To the Aborigines land is a spiritual thing and an economic resource; they took care of the land because the land took care of them. It gave them food, wood and tools. They would perform ceremonies too and for the land. They lived and worked in family groups and their camps would have huts for the people to live in and the get out of the elements, but some of the Aboriginals lived in caves or out in the wild open. Some camps were small with only 6 to 12 people and other camps were very large with some being upwards around 400 people. Now the bigger the camp meant the more food that was accessible for how many people who lived in the camp.
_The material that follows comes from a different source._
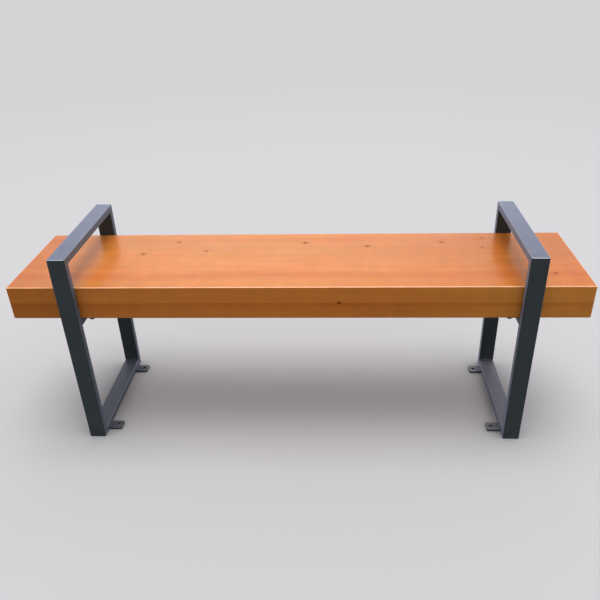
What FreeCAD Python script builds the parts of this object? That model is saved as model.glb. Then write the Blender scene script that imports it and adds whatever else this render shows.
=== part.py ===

Everyday members of the group would go out to hunt and gather food for the whole camp to share (Crystal, 2001). I don’t feel that kinship impacts these same behaviors in my life. The Aboriginals were a lost people in my eye and once the world got to them and made them make changes they may have lost some of their roots. I was raised a totally different way than the Aboriginals are even today. They still try to be themselves as much as they can be. I have seen TV shows where an Aboriginal is walking in Sydney Australia and is just amazed at what we have made the world into.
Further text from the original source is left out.